Les équipes à l’origine de cette feuille de route appellent à ce qu’elle soit mise en oeuvre “par une stratégie interministérielle sur le numérique responsable qui pourrait être copilotée par le Commissariat général au développement durable, la Direction générale des entreprises et la Direction interministérielle du numérique” .
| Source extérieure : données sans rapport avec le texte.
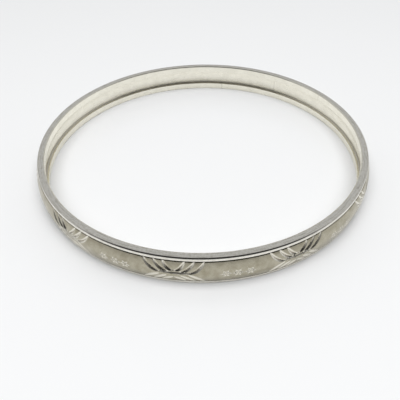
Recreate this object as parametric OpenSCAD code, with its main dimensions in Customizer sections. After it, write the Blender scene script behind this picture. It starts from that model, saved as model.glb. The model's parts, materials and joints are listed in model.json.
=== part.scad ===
// Closed slip-on bangle bracelet.
// Two rebated rim wires hold a domed, engraved band between them.
// Solder closes the three rings and joins them.
// The ring's axis is Z, the lower rim rests on z = 0, and lengths are in millimetres.

/* [Ring] */
// Clear diameter that the hand passes through
inner_d = 63; // [52:0.5:78]
// Width of the bangle along its axis
height = 6; // [5:0.1:9]

/* [Rims] */
// Radial thickness of a rim wire
rim_t = 1.4; // [1.3:0.05:2]
// Whole height of a rim wire, the lip and the seat behind the band together
rim_h = 1.4; // [1.1:0.05:1.8]
// Height of the rim's lip, which covers the band's edge
lip_h = 0.65; // [0.6:0.05:0.9]
// Radius of the rim's outer top corner
lip_outer_round = 0.35; // [0.2:0.05:0.5]
// Radius of the rim's inner top corner
lip_inner_round = 0.2; // [0.2:0.05:0.5]

/* [Band] */
// Thickness of the band where it sits on the rims
band_t = 0.8; // [0.65:0.05:0.95]
// Rise of the outer face's dome above the rims
dome_rise = 0.5; // [0.15:0.05:0.6]
// Depth of the hollow on the band's inner face
hollow_depth = 0.3; // [0.1:0.05:0.35]

/* [Engraving] */
// Number of fan motifs round the band
motif_count = 10; // [6:1:12]
// Angle of the first fan from the front of the ring
motif_start = -8.5; // [-18:0.5:18]
// Where the fan's upper strokes start, left and right of its middle
fan_top = [1.8, 3.3, 5.0]; // [0.5:0.1:5.5]
// Where the fan's upper strokes end, next to its waist
fan_waist = [0.4, 1.1, 2.4]; // [0.1:0.1:3]
// Where the fan's lower strokes start, next to its waist
fan_root = [0.4, 1.6, 2.9]; // [0.1:0.1:3]
// Where the fan's lower strokes end, left and right of its middle
fan_foot = [1.8, 3.3, 4.9]; // [0.5:0.1:5.5]
// Plain margin between the fan and the edges of the band
fan_margin = 0.25; // [0.1:0.05:0.5]
// How far an upper stroke bows from straight
upper_bow = 0.45; // [0.2:0.05:0.6]
// How far a lower stroke bows from straight
lower_bow = 0.3; // [0.2:0.05:0.4]
// Depth of a stroke at its middle
cut_depth = 0.2; // [0.14:0.02:0.26]
// Width of a stroke at its middle
cut_w = 0.45; // [0.3:0.05:0.6]
// Florets in the group between two fans
floret_count = 3; // [1:1:3]
// Distance from one floret to the next
floret_pitch = 2; // [1.4:0.1:2.4]
// Diameter of the dimple at a floret's heart
floret_d = 1.2; // [0.7:0.05:1.3]

/* [Solder] */
// Width of the solder in a butt seam
seam_w = 0.12; // [0.08:0.02:0.2]
// Which fan the band's seam comes after, counted from the first
seam_after = 4; // [0:1:5]
// Angle between the band's seam and the seam of each rim
seam_stagger = 24; // [10:1:40]
// Leg of the solder fillet between the band and a rim's seat
fillet_leg = 0.3; // [0.15:0.05:0.4]

/* [Hidden] */
$fn = 96;

inner_r = inner_d / 2;
outer_r = inner_r + rim_t;
seat_r = outer_r - band_t;
mid_z = height / 2;

dome_r = arc_radius(height - 2 * lip_h, dome_rise);
dome_centre = outer_r + dome_rise - dome_r;
hollow_r = arc_radius(height - 2 * rim_h, hollow_depth);
hollow_centre = seat_r + hollow_depth - hollow_r;

crown_r = outer_r + dome_rise;
motif_step = 360 / motif_count;

// The seam runs midway between a fan's edge and the next group of florets
fan_edge = crown_angle(max(max(fan_top), max(fan_foot)));
florets_edge = motif_step / 2 - crown_angle((floret_count - 1) / 2 * floret_pitch + floret_d / 2);
seam_angle = motif_start + seam_after * motif_step + (fan_edge + florets_edge) / 2;

// Florets sit a little under the middle of the face
floret_z = mid_z - 0.3;
floret_depth = 0.12;

// Heights of the strokes' ends, and how much higher or lower the next stroke in starts
fan_top_z = height - lip_h - fan_margin;
fan_foot_z = lip_h + fan_margin;
waist_step = 0.3;
root_drop = 0.6;
root_step = 0.28;

// How far a stroke's ends lie above its middle, how far the cutter runs on, and its height over the metal
end_rise = 0.16;
run_out = 12;
cut_clear = 0.08;

// Radius of the arc that rises by rise over a chord
function arc_radius(chord, rise) = (chord * chord / 4 + rise * rise) / (2 * rise);

// Angle round the ring of a length along the crown
function crown_angle(length) = length / crown_r * 180 / PI;

// Section of the upper rim wire: the lip over the band's edge, and the seat behind it
module rim_section() {
    difference() {
        union() {
            translate([inner_r, height - lip_h]) square([rim_t, lip_h]);
            translate([inner_r, height - rim_h]) square([rim_t - band_t, rim_h]);
        }
        corner_waste(outer_r, lip_outer_round, -1);
        corner_waste(inner_r, lip_inner_round, 1);
    }
}

// What a round of radius r leaves outside the rim's top corner at radius x; side points into the metal
module corner_waste(x, r, side) {
    difference() {
        translate([x + side * r / 2, height - r / 2]) square(r, center = true);
        translate([x + side * r, height - r]) circle(r);
    }
}

// Section of the band: domed outside, hollowed inside between the two seats
module band_section() {
    difference() {
        intersection() {
            translate([seat_r, lip_h]) square([band_t + dome_rise, height - 2 * lip_h]);
            translate([dome_centre, mid_z]) circle(dome_r);
        }
        translate([hollow_centre, mid_z]) circle(hollow_r);
    }
}

// Section of the upper solder fillet, in the corner of the seat and the band's inner face
module fillet_section() {
    $fn = 720;
    difference() {
        translate([seat_r - fillet_leg, height - rim_h - fillet_leg])
            square([fillet_leg + hollow_depth, fillet_leg]);
        translate([seat_r - fillet_leg, height - rim_h - fillet_leg]) circle(fillet_leg);
        band_section();
    }
}

// Turns a section into a ring that stops short of a butt seam at the given angle
module open_ring(angle) {
    gap = seam_w / outer_r * 180 / PI;
    rotate([0, 0, angle - 90 + gap / 2]) rotate_extrude(angle = 360 - gap) children();
}

// Turns a section into the slice of solder that fills the seam
module seam_slice(angle) {
    gap = seam_w / outer_r * 180 / PI;
    rotate([0, 0, angle - 90 - gap / 2]) rotate_extrude(angle = gap) children();
}

// Places a cutter on the dome, x along the ring, y up the face and z out of it
module on_dome(angle, z) {
    rotate([0, 0, angle - 90])
        translate([dome_centre, 0, mid_z])
            rotate([0, -asin((z - mid_z) / dome_r), 0])
                translate([dome_r, 0, 0])
                    rotate([90, 0, 90]) children();
}

// V-shaped groove along an arc that bows towards -y
// It leans, so that its middle is deepest and its ends run out
module arc_cut(length, bow) {
    r = arc_radius(length, bow);
    sweep = 2 * asin(length / 2 / r) + 2 * run_out;
    top = cut_depth + cut_clear;
    flare = cut_w / 2 * top / cut_depth;
    translate([0, 0, -cut_depth])
        rotate([asin(end_rise / bow), 0, 0])
            translate([0, r, 0])
                rotate([0, 0, -90 - sweep / 2])
                    rotate_extrude(angle = sweep)
                        polygon([[r, 0], [r + flare, top], [r - flare, top]]);
}

// One stroke from a to b, each given as distance along the ring and height, bowing to the right of a-to-b
module stroke(motif_angle, a, b, bow) {
    run = b - a;
    middle = (a + b) / 2;
    on_dome(motif_angle + crown_angle(middle[0]), middle[1])
        rotate([0, 0, atan2(run[1], run[0])]) translate([0, bow / 2, 0]) arc_cut(norm(run), bow);
}

// Fan of nested upper strokes and splayed lower strokes, mirrored about its middle
module fan(angle) {
    for (i = [0 : len(fan_top) - 1]) {
        waist_z = mid_z + waist_step * (len(fan_top) - 1 - i);
        root_z = mid_z - root_drop - root_step * (len(fan_top) - 1 - i);
        stroke(angle, [-fan_top[i], fan_top_z], [-fan_waist[i], waist_z], upper_bow);
        stroke(angle, [fan_waist[i], waist_z], [fan_top[i], fan_top_z], upper_bow);
        stroke(angle, [-fan_root[i], root_z], [-fan_foot[i], fan_foot_z], lower_bow);
        stroke(angle, [fan_foot[i], fan_foot_z], [fan_root[i], root_z], lower_bow);
    }
}

// Row of florets, each punched with a round-nosed tool
module floret_group(angle) {
    punch_r = arc_radius(floret_d, floret_depth);
    for (i = [0 : floret_count - 1])
        on_dome(angle + crown_angle((i - (floret_count - 1) / 2) * floret_pitch), floret_z)
            translate([0, 0, punch_r - floret_depth]) sphere(punch_r);
}

module engraved_band() {
    color("#b3ac9c") difference() {
        open_ring(seam_angle) band_section();
        for (i = [0 : motif_count - 1]) {
            fan(motif_start + i * motif_step);
            floret_group(motif_start + (i + 0.5) * motif_step);
        }
    }
}

module upper_rim() {
    color("#d4d1c6") open_ring(seam_angle - seam_stagger) rim_section();
}

module lower_rim() {
    color("#d4d1c6") flipped() open_ring(seam_angle + seam_stagger) rim_section();
}

// Mirrors an upper piece down to the other edge of the ring
module flipped() {
    translate([0, 0, height]) mirror([0, 0, 1]) children();
}

module band_seam_solder() {
    color("#c9c3b2") seam_slice(seam_angle) band_section();
}

module upper_rim_seam_solder() {
    color("#c9c3b2") seam_slice(seam_angle - seam_stagger) rim_section();
}

module lower_rim_seam_solder() {
    color("#c9c3b2") flipped() seam_slice(seam_angle + seam_stagger) rim_section();
}

module upper_joint_solder() {
    color("#c9c3b2") rotate_extrude() fillet_section();
}

module lower_joint_solder() {
    color("#c9c3b2") flipped() rotate_extrude() fillet_section();
}

engraved_band();
upper_rim();
lower_rim();
band_seam_solder();
upper_rim_seam_solder();
lower_rim_seam_solder();
upper_joint_solder();
lower_joint_solder();
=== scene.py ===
import json
import math

import bpy
import numpy as np
from mathutils import Matrix, Vector


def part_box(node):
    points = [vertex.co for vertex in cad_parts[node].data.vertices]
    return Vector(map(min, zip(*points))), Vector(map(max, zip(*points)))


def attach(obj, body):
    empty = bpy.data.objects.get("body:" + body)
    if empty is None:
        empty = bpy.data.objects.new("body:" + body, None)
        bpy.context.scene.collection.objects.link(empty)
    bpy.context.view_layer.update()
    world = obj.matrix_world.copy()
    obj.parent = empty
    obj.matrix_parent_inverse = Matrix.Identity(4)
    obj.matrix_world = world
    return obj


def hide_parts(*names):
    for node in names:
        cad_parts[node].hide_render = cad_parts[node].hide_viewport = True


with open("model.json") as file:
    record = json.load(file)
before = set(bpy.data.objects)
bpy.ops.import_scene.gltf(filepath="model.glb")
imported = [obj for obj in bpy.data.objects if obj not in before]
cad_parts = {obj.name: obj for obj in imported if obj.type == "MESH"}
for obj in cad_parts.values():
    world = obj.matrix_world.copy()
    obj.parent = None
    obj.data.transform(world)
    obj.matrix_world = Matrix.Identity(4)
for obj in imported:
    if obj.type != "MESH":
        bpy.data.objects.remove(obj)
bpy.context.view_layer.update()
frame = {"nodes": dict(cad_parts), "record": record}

MM = 0.001
RNG = np.random.default_rng(7)

# ---------------------------------------------------------------- sizes, in metres
# The frame gives the outer ones, and the section's own values are the same as in the CAD source.
mounts = {m["name"]: m for m in frame["record"]["mounts"]}
band_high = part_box("engraved_band")[1]
rim_low, rim_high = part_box("upper_rim")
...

Un avis sur les données environnementales d’intérêt général
Le Conseil national du numérique a également émis un avis sur le caractère juridique des données environnementales. Face à l’urgence que représente le réchauffement climatique, les membres du Conseil proposent que “les données environnementales soient considérées comme des données d’intérêt général et constituent ainsi une brique de la transition écologique et solidaire” . Par données environnementales, le Conseil entend “toute donnée par nature ou par destination, relative à l’environnement, à son état et/ou à ses flux d’interaction”. Globalement, le Conseil appelle à leur reconnaissance des données environnementales comme des données d’intérêt général. Il propose ainsi :
- D’inciter le partage de données d’intérêt général en facilitant l’approche contractuelle et par projet. Si cela est justifié, le partage de données environnementales d’intérêt général pourra être imposé en permettant leur reconnaissance par le juge ou par la loi,
- La construction d’un régime conciliant maîtrise et ouverture des données environnementales d’intérêt général afin de favoriser leur circulation dans le respect des droits fondamentaux tout en prenant en compte des principes éthiques et techniques forts (notamment pour garantir l'interopérabilité des données et le pouvoir d’agir des citoyens).
En réussissant à développer un numérique durable et responsable, la France pourrait s’imposer comme un acteur de premier plan sur la scène internationale. C’est pourquoi le Conseil appelle le gouvernement a imaginé un plan de relance économique sous le prisme de ses recommandations. Cette feuille de route servira également aux négociations sur les enjeux environnementaux auprès de la Commission européenne. Plus qu’une contrainte, le développement d’un numérique écologique et sociale est une opportunité à ne pas négliger.